▶ _The problem_
Give the data again exactly, from its opening line through the line in which "stop_rise = 2.5; // [1.5:0.1:3]" appears.

»»

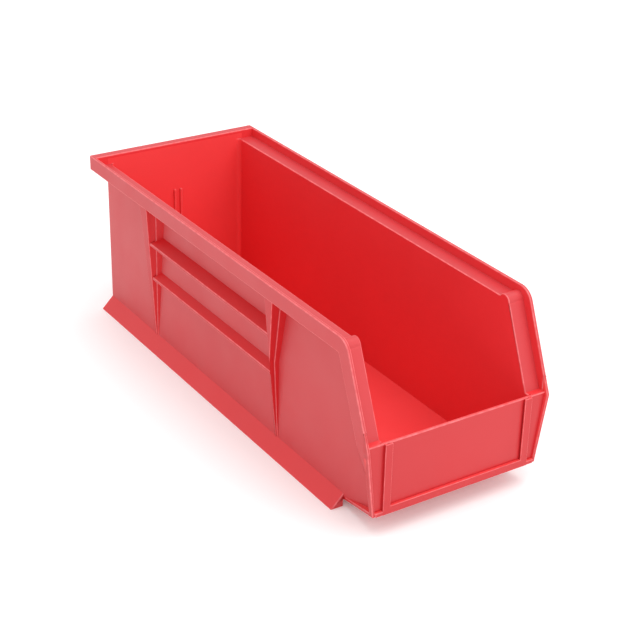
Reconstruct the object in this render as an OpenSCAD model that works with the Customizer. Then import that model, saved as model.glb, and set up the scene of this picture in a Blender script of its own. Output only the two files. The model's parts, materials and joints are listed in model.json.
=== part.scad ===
// Stack-and-hang storage bin with a hopper front, as one thin-walled moulding
// divided into its functional regions.
// Frame: origin in the middle of the footprint on the resting plane, +Z up,
// the hopper opening faces -Y, the hanging lip is at +Y, +X is the right side
// of someone looking in through the hopper.

/* [Outside size] */
// Overall length, front to back (mm)
bin_length = 374.65; // [340:1:410]
// Overall width across the rim (mm)
bin_width = 139.7; // [135:0.5:160]
// Overall height (mm)
bin_height = 127; // [120:1:150]

/* [Shell] */
// Thickness of the walls and the floor (mm)
wall_t = 2.2; // [2:0.1:2.6]
// Clear width between the side walls (mm)
cavity_w = 112; // [108:0.5:113]
// Radius of the upright corners inside the back of the bin (mm)
inside_r = 3; // [2:0.5:5]
// Gap under the floor plate (mm)
floor_clear = 3.4; // [3:0.1:4.5]
// Clear distance from the back wall to the outer face of the hanging lip (mm)
lip_depth = 7.3; // [6.5:0.1:8]
// Clearance for a louvre between the back wall and the hanging lip (mm)
louvre_gap = 3; // [2:0.1:3.2]

/* [Rim] */
// Height of the stacking ledge below the rim's top (mm)
ledge_drop = 6.7; // [5:0.1:8]
// Thickness of the ledge plate (mm)
ledge_t = 2.3; // [2:0.1:2.6]
// Height of the outside band (mm)
band_h = 11.2; // [10.5:0.1:11.8]
// Thickness of the outside band (mm)
band_t = 2.25; // [2:0.05:2.6]
// Radius of the rim where it turns down the hopper (mm)
rim_corner_r = 12; // [12:0.5:14]
// Height of the stop that keeps a stacked bin from sliding forward (mm)
stop_rise = 2.5; // [1.5:0.1:3]

/* [Hopper front] */
// Height of the front corner, where the sloping rim ends (mm)
front_corner_h = 63.5; // [60:0.5:70]
// Height of the front wall's top edge (mm)
front_wall_h = 65; // [62:0.5:66]
// How far the sloping rim leans back over its height (mm)
hopper_setback = 26.6; // [22:0.1:30]
// Height of the bottom edge of the front wall (mm)
front_base_h = 15; // [13:0.5:16]
// Length of the ramp that joins the floor to the front wall (mm)
ramp_len = 41; // [36:1:48]
// Width across the front wall's bottom edge (mm)
front_base_w = 126.8; // [124:0.2:130]

/* [Ribs] */
// Top of the upper cross rib at its outer edge (mm)
upper_rib_z = 88; // [82:0.5:90]
// Top of the lower cross rib at its outer edge (mm)
lower_rib_z = 59.5; // [54:0.5:64]
// How far the upright ribs stand out under the rim (mm)
rib_out_top = 10.4; // [9:0.1:10.8]
// How far the upright ribs stand out at the foot (mm)
rib_out_foot = 0.9; // [0.6:0.1:1.5]
// Height of the guide ribs for a lengthwise divider (mm)
guide_h = 89; // [60:1:100]

/* [Foot] */
// Width across the outer edges of the foot rails (mm)
foot_w = 135.2; // [130:0.2:135.2]
// Height at which a foot rail meets the side wall (mm)
foot_h = 9.5; // [8:0.1:11]
// Distance from the front of the bin to the front end of the rails (mm)
foot_setback = 40.3; // [38:0.1:46]

/* [Hidden] */
$fn = 64;

outer_skin = "#d94a50";
inner_skin = "#cf2a30";
front_skin = "#e0575a";

half_l = bin_length / 2;
half_w = bin_width / 2;
wall_in = cavity_w / 2;
wall_out = wall_in + wall_t;
band_in = half_w - band_t;
floor_top = floor_clear + wall_t;
ledge_z = bin_height - ledge_drop;

back_in = half_l - lip_depth;
back_wall_t = 2.2;
back_out = back_in + back_wall_t;
lip_in = back_out + louvre_gap;
top_plate_t = 2.4;

// The front wall and the label frame in front of it, both behind the corner strips.
panel_in = half_l - 4.8;
panel_out = panel_in + wall_t;
frame_out = half_l - 0.6;
frame_half_w = 56.2;
frame_side = 5.4;
frame_foot = 5.4;
card_gap = 0.9;
card_edge = 3.8;
strip_w = 2;
corner_lip_h = 3;
// How far the strips lean back from the front corner down to the base.
strip_lean = 1.2;

// The sloping rim: its lean from the vertical and its unit normal.
lean = atan(hopper_setback / (bin_height - front_corner_h));
rim_centre_y = -half_l + hopper_setback + rim_corner_r * (1 - sin(lean)) / cos(lean);
rim_centre_z = bin_height - rim_corner_r;

// The stop is a round bump whose front runs tangentially into the sloping ledge.
stop_r = 5;
stop_z = ledge_z + stop_rise - stop_r;
stop_y = slope_y(stop_z, ledge_drop) + stop_r / cos(lean);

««

▶ _Task output_
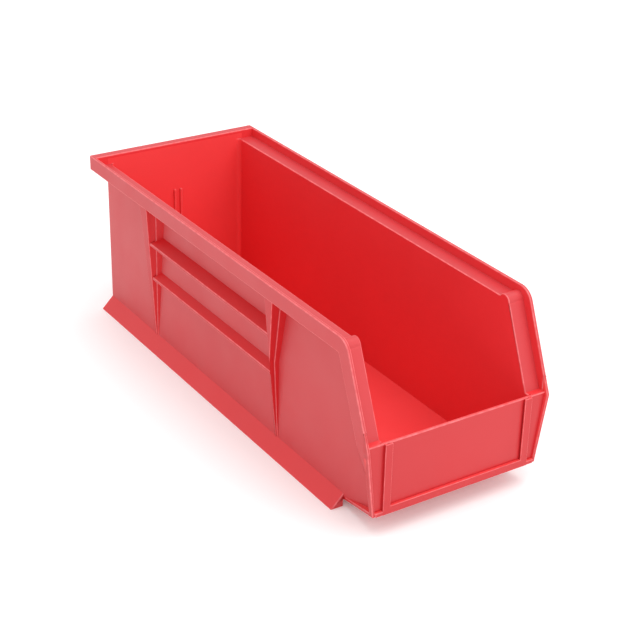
Reconstruct the object in this render as an OpenSCAD model that works with the Customizer. Then import that model, saved as model.glb, and set up the scene of this picture in a Blender script of its own. Output only the two files. The model's parts, materials and joints are listed in model.json.
=== part.scad ===
// Stack-and-hang storage bin with a hopper front, as one thin-walled moulding
// divided into its functional regions.
// Frame: origin in the middle of the footprint on the resting plane, +Z up,
// the hopper opening faces -Y, the hanging lip is at +Y, +X is the right side
// of someone looking in through the hopper.

/* [Outside size] */
// Overall length, front to back (mm)
bin_length = 374.65; // [340:1:410]
// Overall width across the rim (mm)
bin_width = 139.7; // [135:0.5:160]
// Overall height (mm)
bin_height = 127; // [120:1:150]

/* [Shell] */
// Thickness of the walls and the floor (mm)
wall_t = 2.2; // [2:0.1:2.6]
// Clear width between the side walls (mm)
cavity_w = 112; // [108:0.5:113]
// Radius of the upright corners inside the back of the bin (mm)
inside_r = 3; // [2:0.5:5]
// Gap under the floor plate (mm)
floor_clear = 3.4; // [3:0.1:4.5]
// Clear distance from the back wall to the outer face of the hanging lip (mm)
lip_depth = 7.3; // [6.5:0.1:8]
// Clearance for a louvre between the back wall and the hanging lip (mm)
louvre_gap = 3; // [2:0.1:3.2]

/* [Rim] */
// Height of the stacking ledge below the rim's top (mm)
ledge_drop = 6.7; // [5:0.1:8]
// Thickness of the ledge plate (mm)
ledge_t = 2.3; // [2:0.1:2.6]
// Height of the outside band (mm)
band_h = 11.2; // [10.5:0.1:11.8]
// Thickness of the outside band (mm)
band_t = 2.25; // [2:0.05:2.6]
// Radius of the rim where it turns down the hopper (mm)
rim_corner_r = 12; // [12:0.5:14]
// Height of the stop that keeps a stacked bin from sliding forward (mm)
stop_rise = 2.5; // [1.5:0.1:3]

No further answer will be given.